OPINION OF THE COURT

Nicholas A. Clemente, J.

In an order dated November 15, 1988, this court held that defendant Victory Memorial Hospital (Victory) is entitled to have plaintiff examined by a psychiatrist although plaintiff may have a representative present at the examination. The *303issue that has arisen is whether the representative may be the psychiatrist who treated plaintiff and will testify at trial. Victory, at a conference conducted on this case, has requested by way of reargument that plaintiff be barred from having his psychiatrist present at the examination. In my view the weight of authority indicates that Victory is not entitled to the requested relief.

While the specific issue presented does not appear to have been directly addressed the issue of plaintiff’s representation at an examination conducted on behalf of an adversary is a recurring one. Jakubowski v Lengen (86 AD2d 398) is particularly instructive on the subject. The court in discussing the matter stated, "There is little law in New York on the subject of excluding plaintiff’s attorney from a physical examination by defendant. This is probably explained by the long-standing and seldom challenged practice of attorneys accompanying and being with their clients at physical examinations. Neither CPLR 3121 (physical or mental examination) nor the Uniform Calendar and Practice Rules of the Fourth Department (22 NYCRR 1024.25 [exchange of medical reports]) provide for an attorney’s presence at physical examinations and, more importantly, they do not provide for his exclusion. One of the commentators who addresses the parameters of CPLR 3121 states that there is 'good ground’ for a party’s insisting that his doctor or attorney be present at the physical examination because 'the practice reduces the possibility of misleading medical reports’ and information obtained about the way the examination was conducted may be helpful on cross-examination (3A Weinstein-Korn-Miller, NY Civ Prac, par 3121.07).” (Supra, at 399.)

Significantly, the court in Jakubowski (supra) seems to accept as equivalent whether plaintiff is accompanied to an examination by his lawyer or doctor.

It has been held that a plaintiff being examined by a defendant’s psychiatrist may have a lawyer present (Nalbandian v Nalbandian, 117 AD2d 657; Ponce v Health Ins. Plan, 100 AD2d 963; Reardon v Port Auth., 132 Misc 2d 212). Courts have also held that a plaintiff is entitled to have defendant’s psychiatric examination transcribed (Milam v Mitchell, 51 Misc 2d 948; Murray v Specialty Chems. Co., 100 Misc 2d 658). In fact, one decision while not fully explaining its reasoning directed that plaintiff may have a psychiatrist present and not an attorney (Kearns v University Hosp., NYLJ, Dec. 30, 1980, at 4, col 1 [Sup Ct, NY County, Bookson, J.]).

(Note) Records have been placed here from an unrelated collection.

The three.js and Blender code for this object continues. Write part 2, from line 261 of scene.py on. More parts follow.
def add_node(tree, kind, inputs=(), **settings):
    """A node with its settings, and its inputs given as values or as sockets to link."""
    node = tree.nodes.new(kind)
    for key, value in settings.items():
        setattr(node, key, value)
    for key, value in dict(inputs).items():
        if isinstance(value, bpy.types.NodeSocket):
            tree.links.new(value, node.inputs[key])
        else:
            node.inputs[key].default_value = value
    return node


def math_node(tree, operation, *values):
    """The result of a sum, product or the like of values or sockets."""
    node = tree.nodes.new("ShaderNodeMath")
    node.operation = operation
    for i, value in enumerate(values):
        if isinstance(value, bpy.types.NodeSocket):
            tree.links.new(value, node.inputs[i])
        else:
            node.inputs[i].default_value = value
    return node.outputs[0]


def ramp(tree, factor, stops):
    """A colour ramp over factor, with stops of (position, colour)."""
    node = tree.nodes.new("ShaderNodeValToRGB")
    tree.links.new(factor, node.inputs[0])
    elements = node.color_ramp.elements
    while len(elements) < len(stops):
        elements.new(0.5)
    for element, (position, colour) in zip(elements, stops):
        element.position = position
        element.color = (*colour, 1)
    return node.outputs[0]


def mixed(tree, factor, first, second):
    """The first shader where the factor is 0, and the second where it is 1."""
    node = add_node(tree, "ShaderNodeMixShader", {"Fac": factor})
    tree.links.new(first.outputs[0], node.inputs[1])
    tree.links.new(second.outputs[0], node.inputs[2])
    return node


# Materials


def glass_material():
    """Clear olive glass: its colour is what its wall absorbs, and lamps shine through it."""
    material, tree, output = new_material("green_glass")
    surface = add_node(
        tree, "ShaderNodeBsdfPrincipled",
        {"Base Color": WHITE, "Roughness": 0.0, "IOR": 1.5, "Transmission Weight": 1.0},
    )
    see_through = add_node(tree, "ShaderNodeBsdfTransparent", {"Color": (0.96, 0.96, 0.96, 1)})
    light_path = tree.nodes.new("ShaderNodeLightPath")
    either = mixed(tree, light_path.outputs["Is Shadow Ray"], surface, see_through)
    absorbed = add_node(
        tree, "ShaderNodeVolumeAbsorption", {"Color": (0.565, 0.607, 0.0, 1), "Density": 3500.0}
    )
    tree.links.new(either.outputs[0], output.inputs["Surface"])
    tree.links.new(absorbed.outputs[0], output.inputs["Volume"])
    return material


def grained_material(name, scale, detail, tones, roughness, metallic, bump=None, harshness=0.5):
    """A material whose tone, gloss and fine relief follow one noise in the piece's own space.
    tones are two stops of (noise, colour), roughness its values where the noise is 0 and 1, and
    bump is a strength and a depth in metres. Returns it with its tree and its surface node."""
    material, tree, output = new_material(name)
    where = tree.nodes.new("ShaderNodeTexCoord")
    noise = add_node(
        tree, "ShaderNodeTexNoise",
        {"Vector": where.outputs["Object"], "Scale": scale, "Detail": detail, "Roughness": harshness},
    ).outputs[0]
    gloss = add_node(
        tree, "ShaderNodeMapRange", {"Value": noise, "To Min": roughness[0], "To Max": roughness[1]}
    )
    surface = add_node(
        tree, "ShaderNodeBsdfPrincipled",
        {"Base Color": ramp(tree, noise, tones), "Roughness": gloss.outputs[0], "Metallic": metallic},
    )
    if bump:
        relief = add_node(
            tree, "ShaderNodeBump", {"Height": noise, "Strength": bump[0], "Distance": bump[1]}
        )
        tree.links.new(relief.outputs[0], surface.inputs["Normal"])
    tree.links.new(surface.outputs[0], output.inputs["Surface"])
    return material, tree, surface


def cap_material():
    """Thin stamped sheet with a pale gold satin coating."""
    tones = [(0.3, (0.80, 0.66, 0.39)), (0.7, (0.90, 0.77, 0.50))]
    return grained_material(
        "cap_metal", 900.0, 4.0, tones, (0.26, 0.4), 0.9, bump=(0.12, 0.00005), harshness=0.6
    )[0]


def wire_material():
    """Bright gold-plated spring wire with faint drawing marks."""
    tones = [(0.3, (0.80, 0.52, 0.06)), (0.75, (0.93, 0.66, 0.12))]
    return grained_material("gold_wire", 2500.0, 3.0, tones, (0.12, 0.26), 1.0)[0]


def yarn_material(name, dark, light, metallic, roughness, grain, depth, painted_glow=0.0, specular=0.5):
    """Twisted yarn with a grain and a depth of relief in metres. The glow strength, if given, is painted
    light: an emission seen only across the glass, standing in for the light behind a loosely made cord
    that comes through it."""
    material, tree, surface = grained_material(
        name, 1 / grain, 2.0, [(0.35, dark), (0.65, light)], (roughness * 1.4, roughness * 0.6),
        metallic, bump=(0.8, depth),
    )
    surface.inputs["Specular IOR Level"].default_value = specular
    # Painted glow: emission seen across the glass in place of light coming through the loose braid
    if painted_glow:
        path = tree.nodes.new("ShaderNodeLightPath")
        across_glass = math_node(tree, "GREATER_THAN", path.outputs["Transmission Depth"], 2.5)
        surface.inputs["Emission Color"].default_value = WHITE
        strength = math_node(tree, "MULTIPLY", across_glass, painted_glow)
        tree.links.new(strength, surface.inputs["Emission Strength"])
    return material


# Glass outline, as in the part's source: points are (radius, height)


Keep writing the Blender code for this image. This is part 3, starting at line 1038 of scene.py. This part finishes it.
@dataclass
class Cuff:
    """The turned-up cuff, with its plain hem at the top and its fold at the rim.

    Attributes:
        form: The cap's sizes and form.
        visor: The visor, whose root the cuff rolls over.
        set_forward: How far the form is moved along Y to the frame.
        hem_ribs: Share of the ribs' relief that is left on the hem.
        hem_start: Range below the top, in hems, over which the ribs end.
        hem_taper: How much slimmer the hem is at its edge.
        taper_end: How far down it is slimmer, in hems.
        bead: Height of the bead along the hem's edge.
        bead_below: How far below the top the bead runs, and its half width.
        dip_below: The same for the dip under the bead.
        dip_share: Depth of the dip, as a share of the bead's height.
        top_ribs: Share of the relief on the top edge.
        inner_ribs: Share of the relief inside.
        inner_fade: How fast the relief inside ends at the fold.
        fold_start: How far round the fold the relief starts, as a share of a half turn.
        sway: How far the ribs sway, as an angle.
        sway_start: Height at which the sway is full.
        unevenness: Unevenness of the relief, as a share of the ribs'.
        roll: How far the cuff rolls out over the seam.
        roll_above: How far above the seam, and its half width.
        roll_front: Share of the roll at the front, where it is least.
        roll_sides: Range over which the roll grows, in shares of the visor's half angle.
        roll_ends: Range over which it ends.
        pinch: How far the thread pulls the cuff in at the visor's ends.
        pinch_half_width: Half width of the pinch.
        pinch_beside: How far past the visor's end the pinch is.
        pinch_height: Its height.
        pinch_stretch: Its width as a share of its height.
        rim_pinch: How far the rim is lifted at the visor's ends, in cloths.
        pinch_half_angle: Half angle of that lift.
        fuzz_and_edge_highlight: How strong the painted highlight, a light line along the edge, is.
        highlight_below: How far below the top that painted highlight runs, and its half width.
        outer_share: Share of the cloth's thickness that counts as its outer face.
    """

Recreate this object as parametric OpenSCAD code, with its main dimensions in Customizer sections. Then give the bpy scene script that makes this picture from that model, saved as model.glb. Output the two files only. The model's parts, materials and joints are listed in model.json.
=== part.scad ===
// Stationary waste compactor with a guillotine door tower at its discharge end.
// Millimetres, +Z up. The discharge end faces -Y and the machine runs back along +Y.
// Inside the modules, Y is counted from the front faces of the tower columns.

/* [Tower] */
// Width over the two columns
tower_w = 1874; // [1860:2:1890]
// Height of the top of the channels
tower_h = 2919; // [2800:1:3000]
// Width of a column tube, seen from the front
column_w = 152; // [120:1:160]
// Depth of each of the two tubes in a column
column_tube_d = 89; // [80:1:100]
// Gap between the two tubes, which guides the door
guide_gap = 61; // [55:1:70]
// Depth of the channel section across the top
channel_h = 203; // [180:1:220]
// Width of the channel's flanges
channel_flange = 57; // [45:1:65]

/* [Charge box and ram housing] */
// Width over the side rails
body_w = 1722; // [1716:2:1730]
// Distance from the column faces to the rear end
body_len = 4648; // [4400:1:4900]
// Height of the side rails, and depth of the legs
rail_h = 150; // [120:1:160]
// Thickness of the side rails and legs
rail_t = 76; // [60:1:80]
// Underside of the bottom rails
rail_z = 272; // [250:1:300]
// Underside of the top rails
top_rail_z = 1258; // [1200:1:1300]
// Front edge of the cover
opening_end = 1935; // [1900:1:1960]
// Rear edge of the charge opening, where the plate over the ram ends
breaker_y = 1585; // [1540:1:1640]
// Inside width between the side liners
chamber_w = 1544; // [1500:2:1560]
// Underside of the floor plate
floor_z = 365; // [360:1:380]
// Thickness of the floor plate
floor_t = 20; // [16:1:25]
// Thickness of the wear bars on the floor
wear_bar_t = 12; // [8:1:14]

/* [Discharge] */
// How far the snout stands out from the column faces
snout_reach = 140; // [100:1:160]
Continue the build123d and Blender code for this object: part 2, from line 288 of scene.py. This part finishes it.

*304What emerges is that there is a strong predisposition to permit plaintiff to be accompanied to an examination. The examination is after all part of the adversarial process. To deny plaintiff accompaniment of his choice, be it an attorney or a psychiatrist sent by an attorney, is to infringe upon his right to be assisted by counsel (cf, Matter of Alexander L., 60 NY2d 329). Absent a compelling showing of why plaintiffs psychiatrist should not be permitted to observe the examination, a showing which defendant has not made, there is no basis to grant defendant the relief requested.

The court is aware of the ramifications in permitting a plaintiffs treating physician to attend an examination by a defendant’s physician with potential evidentiary problems. Therefore, it must be noted that while plaintiff may have his psychiatrist present that does not mean that the trial will deal with the collateral issue of the manner in which the examination was conducted, i.e., plaintiffs psychiatrist will not be permitted to testify on plaintiffs direct case about the procedures and methods used by defendant’s psychiatrist at the examination. On the other hand, it should be recognized that plaintiffs psychiatrist’s presence may furnish plaintiffs counsel with material for cross-examination that would otherwise be unavailable.

Defendant’s motion to reargue is denied.